8. Né miglior sorte merita l’ulteriore rilievo secondo cui, così operando, i dirigenti ex INPDAI subirebbero un trattamento discriminatorio e deteriore, essendo impossibilitati a chiedere la ricongiunzione gratuita (d.P.R. n. 58 del 1976, ex art. 22), e dovendo per contro subire un calcolo della pensione meno favorevole di quello previsto dal d.lgs. n. 503 del 1992, art. 3: in disparte il rilievo, qui invero decisivo, che parte controricorrente non ha offerto alcun elemento per effettuare codesto giudizio comparativo, che deve aver riguardo non solo all’anzianità ed alla retribuzione, ma anche alla contribuzione (v.

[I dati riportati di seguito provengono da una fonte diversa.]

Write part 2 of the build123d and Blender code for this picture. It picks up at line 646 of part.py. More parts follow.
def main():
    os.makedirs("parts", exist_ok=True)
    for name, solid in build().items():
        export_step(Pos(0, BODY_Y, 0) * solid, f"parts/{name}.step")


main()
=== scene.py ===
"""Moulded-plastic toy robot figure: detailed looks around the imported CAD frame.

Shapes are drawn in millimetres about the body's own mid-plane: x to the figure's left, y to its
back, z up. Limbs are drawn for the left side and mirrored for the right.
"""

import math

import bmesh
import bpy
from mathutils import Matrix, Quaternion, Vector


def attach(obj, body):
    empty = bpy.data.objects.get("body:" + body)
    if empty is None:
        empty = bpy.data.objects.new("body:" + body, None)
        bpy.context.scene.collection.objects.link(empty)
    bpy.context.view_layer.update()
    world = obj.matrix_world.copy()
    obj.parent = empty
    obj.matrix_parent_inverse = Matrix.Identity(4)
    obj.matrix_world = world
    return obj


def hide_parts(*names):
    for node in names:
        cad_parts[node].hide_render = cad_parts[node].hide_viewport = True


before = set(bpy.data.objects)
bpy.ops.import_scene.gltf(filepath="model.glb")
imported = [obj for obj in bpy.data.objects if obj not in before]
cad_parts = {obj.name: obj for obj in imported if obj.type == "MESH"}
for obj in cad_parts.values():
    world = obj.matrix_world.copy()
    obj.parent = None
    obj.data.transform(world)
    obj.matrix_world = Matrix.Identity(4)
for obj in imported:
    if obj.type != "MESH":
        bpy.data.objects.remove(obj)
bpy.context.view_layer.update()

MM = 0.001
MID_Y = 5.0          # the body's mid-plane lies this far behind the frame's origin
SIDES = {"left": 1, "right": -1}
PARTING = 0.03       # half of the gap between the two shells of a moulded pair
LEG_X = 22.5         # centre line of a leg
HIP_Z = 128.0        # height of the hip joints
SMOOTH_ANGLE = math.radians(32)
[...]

Cass. nn. 4897 e 19036 del 2017), vale la pena di evidenziare che siffatta interpretazione – come del resto quella patrocinata dalla Corte territoriale – poggia sull’assunto, invero indimostrato, secondo cui il regime introdotto dalla L. n. 289 del 2002, art. 42 costituirebbe una misura di salvaguardia delle aspettative pensionistiche maturate dei dirigenti industriali, laddove appare piuttosto una misura per porre argine al notorio e crescente disavanzo cagionato dal pregresso regime di favore di cui essi beneficiavano, caratterizzato da basse aliquote di calcolo dei contributi, alte aliquote di rendimento e più elevate fasce di retribuzione pensionabile.

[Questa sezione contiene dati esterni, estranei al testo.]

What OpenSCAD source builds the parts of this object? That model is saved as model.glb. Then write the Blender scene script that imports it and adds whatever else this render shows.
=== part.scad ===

9. La sentenza impugnata va conseguentemente cassata e, per non essere necessari ulteriori accertamenti in fatto, la causa va decisa nel merito con il rigetto dell’originaria domanda.

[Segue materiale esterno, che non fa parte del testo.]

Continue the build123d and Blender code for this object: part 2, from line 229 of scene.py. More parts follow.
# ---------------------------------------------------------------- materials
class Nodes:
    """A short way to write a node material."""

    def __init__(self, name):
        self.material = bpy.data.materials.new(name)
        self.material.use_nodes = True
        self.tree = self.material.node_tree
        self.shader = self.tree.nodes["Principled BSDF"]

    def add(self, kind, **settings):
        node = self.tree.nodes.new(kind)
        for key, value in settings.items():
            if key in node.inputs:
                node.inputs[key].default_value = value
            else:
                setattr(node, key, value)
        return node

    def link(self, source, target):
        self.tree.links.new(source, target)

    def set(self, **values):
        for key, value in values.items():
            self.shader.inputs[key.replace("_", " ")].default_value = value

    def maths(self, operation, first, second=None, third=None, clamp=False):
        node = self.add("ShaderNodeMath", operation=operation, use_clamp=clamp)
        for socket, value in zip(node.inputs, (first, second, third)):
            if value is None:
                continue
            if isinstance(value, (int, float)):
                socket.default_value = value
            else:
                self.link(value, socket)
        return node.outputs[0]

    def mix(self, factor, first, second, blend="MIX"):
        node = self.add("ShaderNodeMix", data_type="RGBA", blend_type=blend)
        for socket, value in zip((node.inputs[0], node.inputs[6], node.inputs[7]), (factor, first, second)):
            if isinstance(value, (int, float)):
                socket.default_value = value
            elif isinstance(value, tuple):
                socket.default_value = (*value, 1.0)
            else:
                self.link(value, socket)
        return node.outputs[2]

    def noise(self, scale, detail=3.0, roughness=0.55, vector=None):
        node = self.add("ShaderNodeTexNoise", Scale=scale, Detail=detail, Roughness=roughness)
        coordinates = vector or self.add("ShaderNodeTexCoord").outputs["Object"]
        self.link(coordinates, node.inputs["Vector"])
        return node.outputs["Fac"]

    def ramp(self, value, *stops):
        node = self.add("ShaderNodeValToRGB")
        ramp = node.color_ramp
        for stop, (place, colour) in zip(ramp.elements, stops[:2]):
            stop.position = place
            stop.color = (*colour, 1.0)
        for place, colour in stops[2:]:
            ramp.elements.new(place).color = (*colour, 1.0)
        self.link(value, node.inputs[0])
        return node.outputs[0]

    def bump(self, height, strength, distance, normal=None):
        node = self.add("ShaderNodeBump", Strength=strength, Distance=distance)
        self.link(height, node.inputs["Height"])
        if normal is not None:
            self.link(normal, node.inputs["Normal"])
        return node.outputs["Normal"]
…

10. Tenuto conto che il principio di diritto cui il Collegio ha inteso dare continuità è stato affermato in epoca successiva alla proposizione della domanda, si ravvisano giusti motivi per compensare tra le partì le spese dell’intero processo.
P.Q.M.
Accoglie il ricorso, cassa la sentenza impugnata e, decidendo nel merito, rigetta l’originaria domanda; spese compensate dell’intero processo.